▸ WORK TO DO
Copy the full set of lines exactly as given.

▸ DATA TO USE

╭──

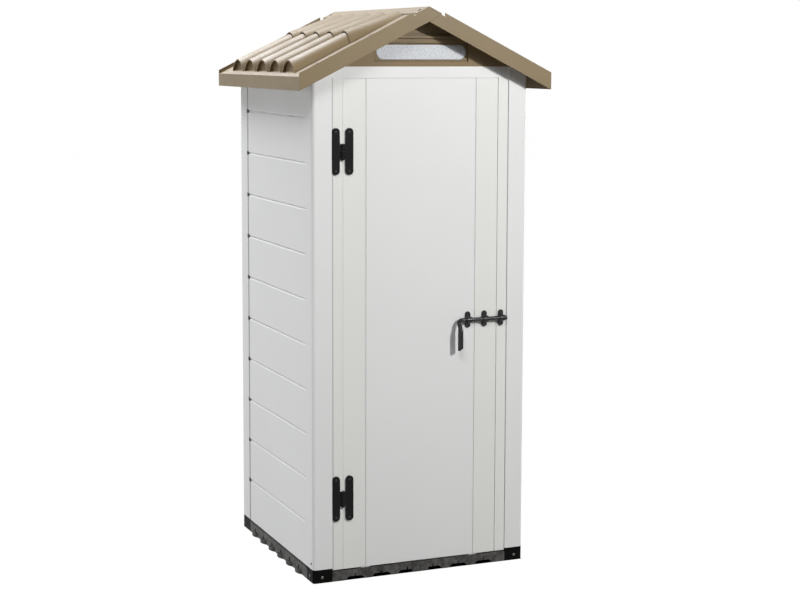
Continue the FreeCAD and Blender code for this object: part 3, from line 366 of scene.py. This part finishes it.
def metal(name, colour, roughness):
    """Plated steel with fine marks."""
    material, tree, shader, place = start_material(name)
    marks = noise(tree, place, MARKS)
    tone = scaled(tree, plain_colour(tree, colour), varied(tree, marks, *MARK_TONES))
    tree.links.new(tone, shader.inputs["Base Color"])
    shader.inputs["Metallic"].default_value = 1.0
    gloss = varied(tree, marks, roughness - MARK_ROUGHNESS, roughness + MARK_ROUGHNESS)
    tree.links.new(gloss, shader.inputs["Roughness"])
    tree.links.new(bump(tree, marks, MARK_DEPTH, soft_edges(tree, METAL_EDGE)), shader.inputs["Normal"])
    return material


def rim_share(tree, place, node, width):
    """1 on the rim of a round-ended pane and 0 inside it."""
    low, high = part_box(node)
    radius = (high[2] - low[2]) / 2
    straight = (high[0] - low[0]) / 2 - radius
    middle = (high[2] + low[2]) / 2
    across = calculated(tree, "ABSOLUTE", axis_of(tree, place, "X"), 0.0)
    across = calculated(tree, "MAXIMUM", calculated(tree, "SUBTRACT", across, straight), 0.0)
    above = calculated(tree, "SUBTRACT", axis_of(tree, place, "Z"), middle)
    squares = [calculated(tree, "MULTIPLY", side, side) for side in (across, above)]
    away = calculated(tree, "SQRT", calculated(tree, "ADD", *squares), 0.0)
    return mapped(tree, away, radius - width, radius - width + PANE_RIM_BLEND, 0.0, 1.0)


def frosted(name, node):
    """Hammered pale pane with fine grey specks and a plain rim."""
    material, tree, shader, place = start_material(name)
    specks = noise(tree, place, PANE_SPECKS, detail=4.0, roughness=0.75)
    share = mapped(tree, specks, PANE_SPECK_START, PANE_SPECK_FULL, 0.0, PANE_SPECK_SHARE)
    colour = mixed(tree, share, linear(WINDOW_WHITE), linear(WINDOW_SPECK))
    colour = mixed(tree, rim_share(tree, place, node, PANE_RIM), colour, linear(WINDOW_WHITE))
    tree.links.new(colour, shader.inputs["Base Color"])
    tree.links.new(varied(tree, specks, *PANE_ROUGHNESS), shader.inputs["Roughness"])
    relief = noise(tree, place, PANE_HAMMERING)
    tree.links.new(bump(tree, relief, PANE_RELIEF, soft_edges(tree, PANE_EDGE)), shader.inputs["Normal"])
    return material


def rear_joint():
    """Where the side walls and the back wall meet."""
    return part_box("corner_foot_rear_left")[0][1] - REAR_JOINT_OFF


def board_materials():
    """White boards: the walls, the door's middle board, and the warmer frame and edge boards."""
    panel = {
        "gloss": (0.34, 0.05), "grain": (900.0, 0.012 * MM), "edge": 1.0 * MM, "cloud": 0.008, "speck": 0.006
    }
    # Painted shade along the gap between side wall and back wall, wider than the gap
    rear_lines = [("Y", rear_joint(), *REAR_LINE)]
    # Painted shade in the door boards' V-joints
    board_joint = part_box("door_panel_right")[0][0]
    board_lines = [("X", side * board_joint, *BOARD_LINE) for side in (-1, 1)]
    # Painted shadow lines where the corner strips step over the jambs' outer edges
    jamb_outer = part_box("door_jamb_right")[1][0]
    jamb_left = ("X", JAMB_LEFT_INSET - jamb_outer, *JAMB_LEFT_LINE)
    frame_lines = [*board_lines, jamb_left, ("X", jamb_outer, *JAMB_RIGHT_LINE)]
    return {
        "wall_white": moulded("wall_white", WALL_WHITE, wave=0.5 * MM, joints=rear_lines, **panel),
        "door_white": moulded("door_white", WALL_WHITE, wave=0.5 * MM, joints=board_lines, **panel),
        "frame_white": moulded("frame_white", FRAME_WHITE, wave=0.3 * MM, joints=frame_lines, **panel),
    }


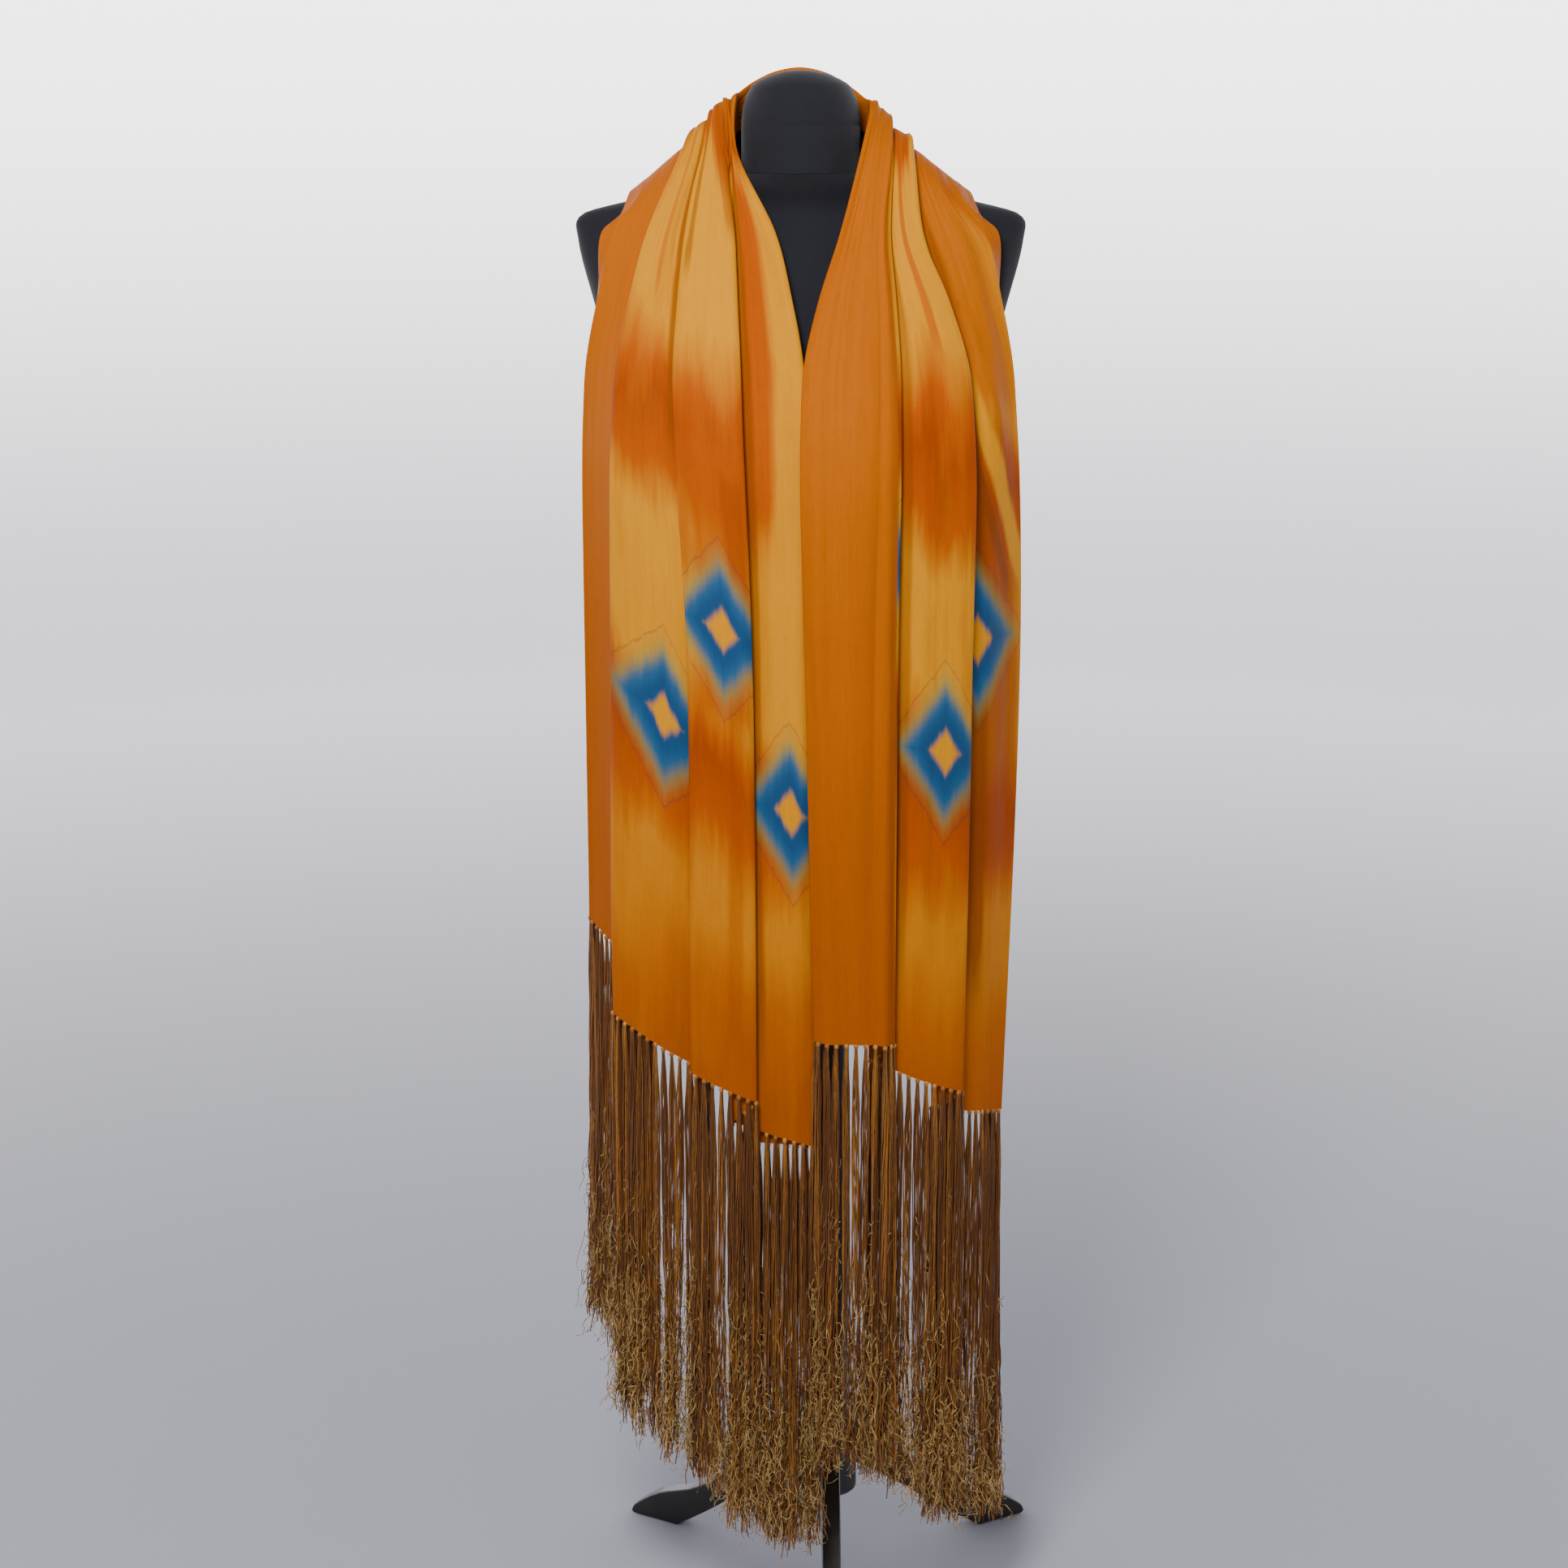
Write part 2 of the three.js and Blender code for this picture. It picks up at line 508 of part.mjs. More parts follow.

╰──

▸ RESULT OF THE EXERCISE
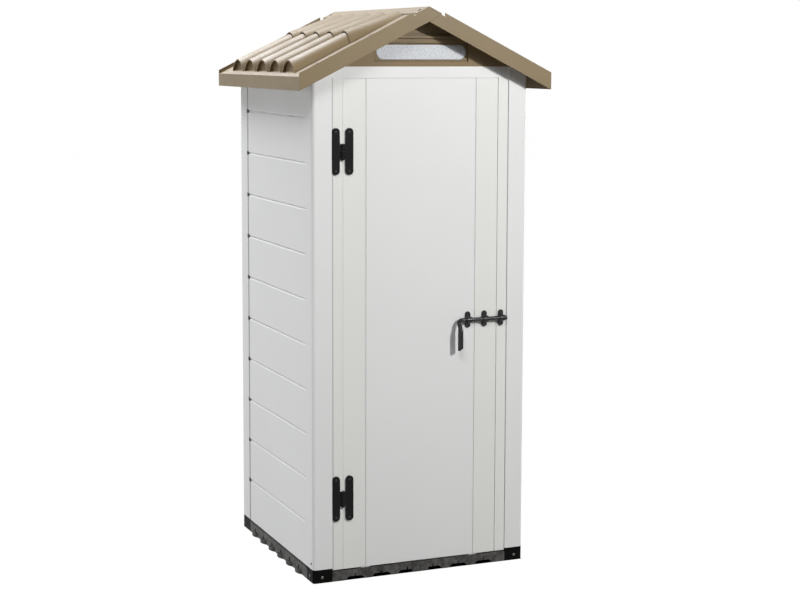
Continue the FreeCAD and Blender code for this object: part 3, from line 366 of scene.py. This part finishes it.
def metal(name, colour, roughness):
    """Plated steel with fine marks."""
    material, tree, shader, place = start_material(name)
    marks = noise(tree, place, MARKS)
    tone = scaled(tree, plain_colour(tree, colour), varied(tree, marks, *MARK_TONES))
    tree.links.new(tone, shader.inputs["Base Color"])
    shader.inputs["Metallic"].default_value = 1.0
    gloss = varied(tree, marks, roughness - MARK_ROUGHNESS, roughness + MARK_ROUGHNESS)
    tree.links.new(gloss, shader.inputs["Roughness"])
    tree.links.new(bump(tree, marks, MARK_DEPTH, soft_edges(tree, METAL_EDGE)), shader.inputs["Normal"])
    return material


def rim_share(tree, place, node, width):
    """1 on the rim of a round-ended pane and 0 inside it."""
    low, high = part_box(node)
    radius = (high[2] - low[2]) / 2
    straight = (high[0] - low[0]) / 2 - radius
    middle = (high[2] + low[2]) / 2
    across = calculated(tree, "ABSOLUTE", axis_of(tree, place, "X"), 0.0)
    across = calculated(tree, "MAXIMUM", calculated(tree, "SUBTRACT", across, straight), 0.0)
    above = calculated(tree, "SUBTRACT", axis_of(tree, place, "Z"), middle)
    squares = [calculated(tree, "MULTIPLY", side, side) for side in (across, above)]
    away = calculated(tree, "SQRT", calculated(tree, "ADD", *squares), 0.0)
    return mapped(tree, away, radius - width, radius - width + PANE_RIM_BLEND, 0.0, 1.0)


def frosted(name, node):
    """Hammered pale pane with fine grey specks and a plain rim."""
    material, tree, shader, place = start_material(name)
    specks = noise(tree, place, PANE_SPECKS, detail=4.0, roughness=0.75)
    share = mapped(tree, specks, PANE_SPECK_START, PANE_SPECK_FULL, 0.0, PANE_SPECK_SHARE)
    colour = mixed(tree, share, linear(WINDOW_WHITE), linear(WINDOW_SPECK))
    colour = mixed(tree, rim_share(tree, place, node, PANE_RIM), colour, linear(WINDOW_WHITE))
    tree.links.new(colour, shader.inputs["Base Color"])
    tree.links.new(varied(tree, specks, *PANE_ROUGHNESS), shader.inputs["Roughness"])
    relief = noise(tree, place, PANE_HAMMERING)
    tree.links.new(bump(tree, relief, PANE_RELIEF, soft_edges(tree, PANE_EDGE)), shader.inputs["Normal"])
    return material


def rear_joint():
    """Where the side walls and the back wall meet."""
    return part_box("corner_foot_rear_left")[0][1] - REAR_JOINT_OFF


def board_materials():
    """White boards: the walls, the door's middle board, and the warmer frame and edge boards."""
    panel = {
        "gloss": (0.34, 0.05), "grain": (900.0, 0.012 * MM), "edge": 1.0 * MM, "cloud": 0.008, "speck": 0.006
    }
    # Painted shade along the gap between side wall and back wall, wider than the gap
    rear_lines = [("Y", rear_joint(), *REAR_LINE)]
    # Painted shade in the door boards' V-joints
    board_joint = part_box("door_panel_right")[0][0]
    board_lines = [("X", side * board_joint, *BOARD_LINE) for side in (-1, 1)]
    # Painted shadow lines where the corner strips step over the jambs' outer edges
    jamb_outer = part_box("door_jamb_right")[1][0]
    jamb_left = ("X", JAMB_LEFT_INSET - jamb_outer, *JAMB_LEFT_LINE)
    frame_lines = [*board_lines, jamb_left, ("X", jamb_outer, *JAMB_RIGHT_LINE)]
    return {
        "wall_white": moulded("wall_white", WALL_WHITE, wave=0.5 * MM, joints=rear_lines, **panel),
        "door_white": moulded("door_white", WALL_WHITE, wave=0.5 * MM, joints=board_lines, **panel),
        "frame_white": moulded("frame_white", FRAME_WHITE, wave=0.3 * MM, joints=frame_lines, **panel),
    }


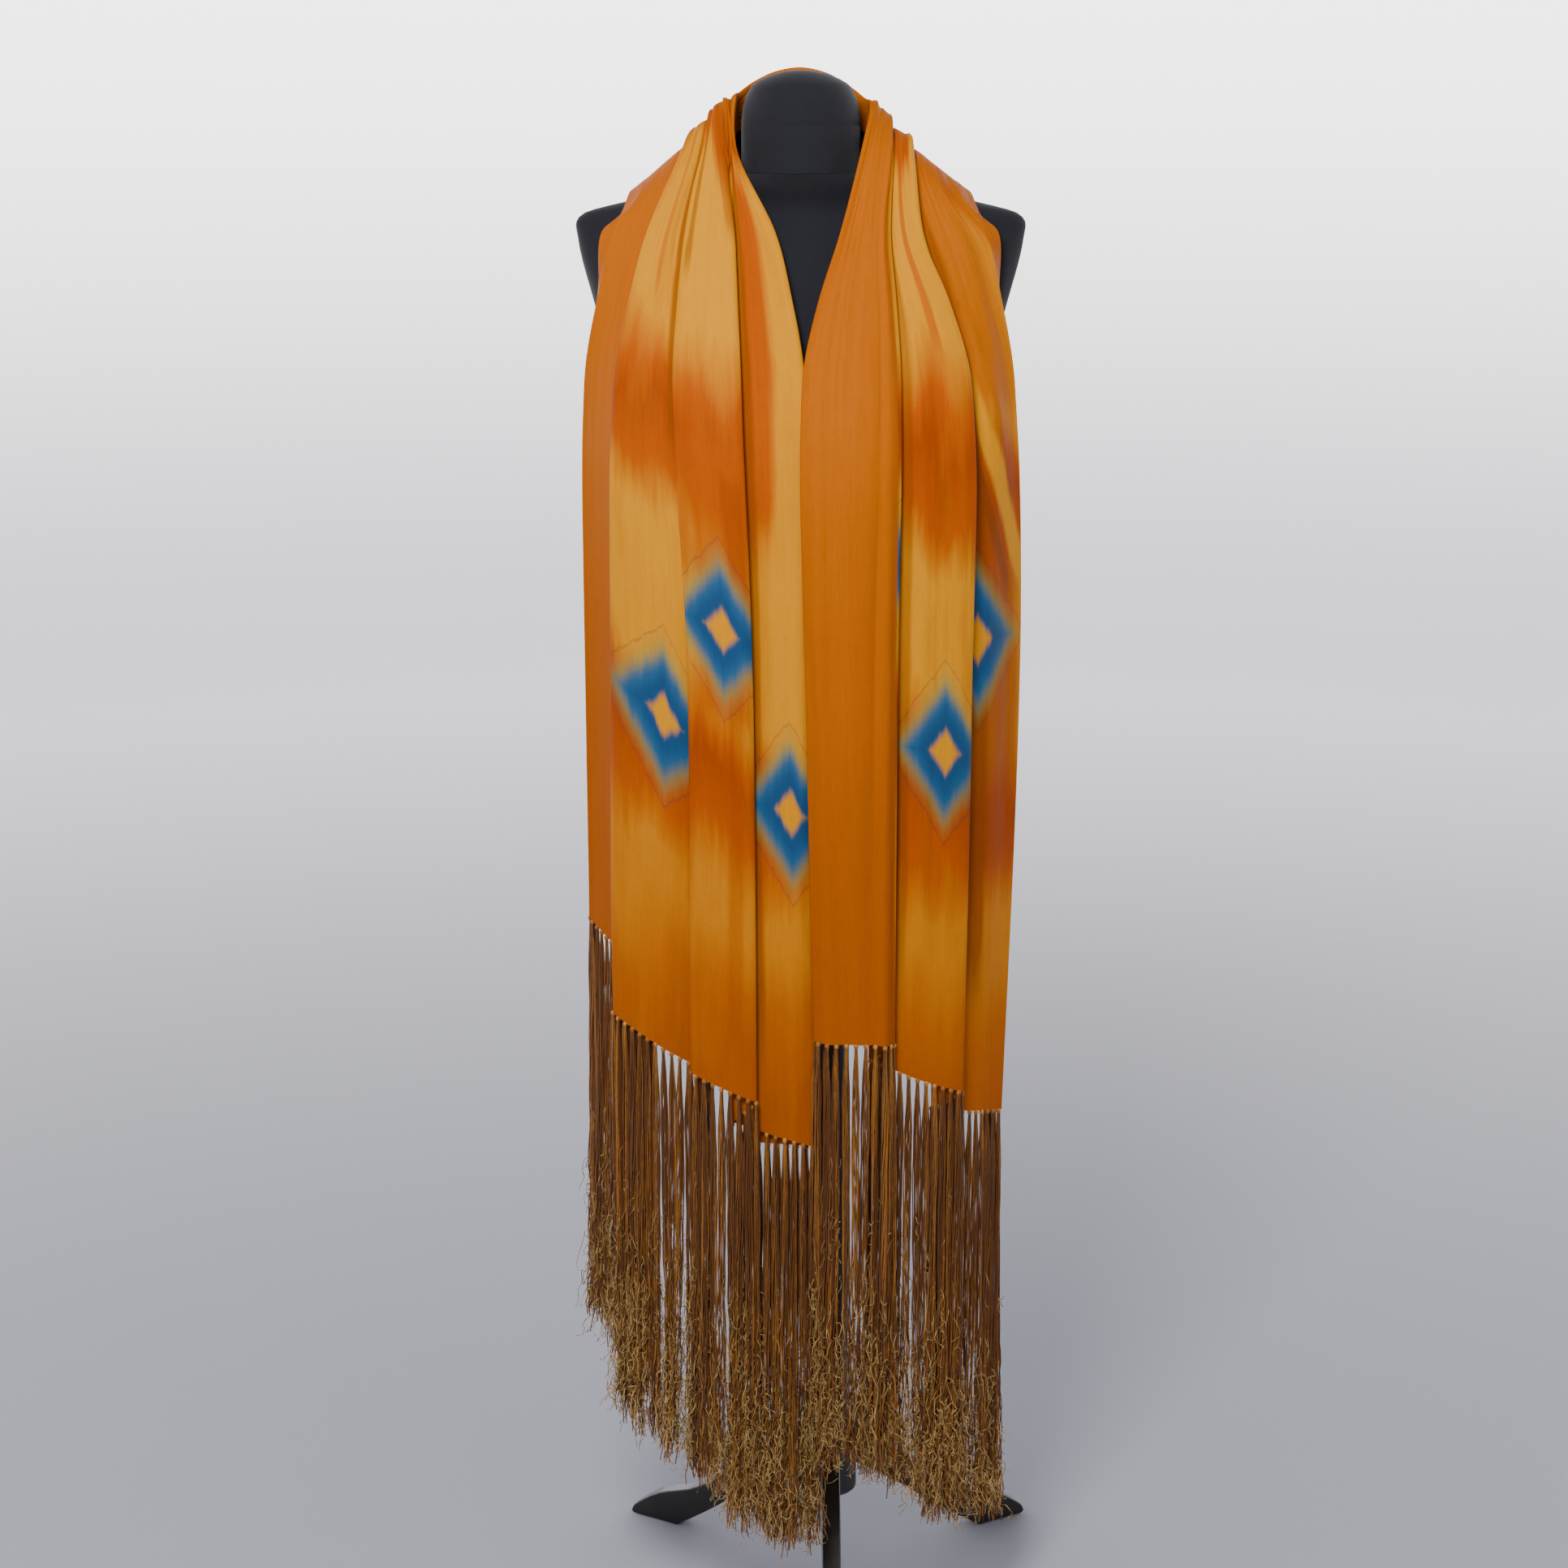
Write part 2 of the three.js and Blender code for this picture. It picks up at line 508 of part.mjs. More parts follow.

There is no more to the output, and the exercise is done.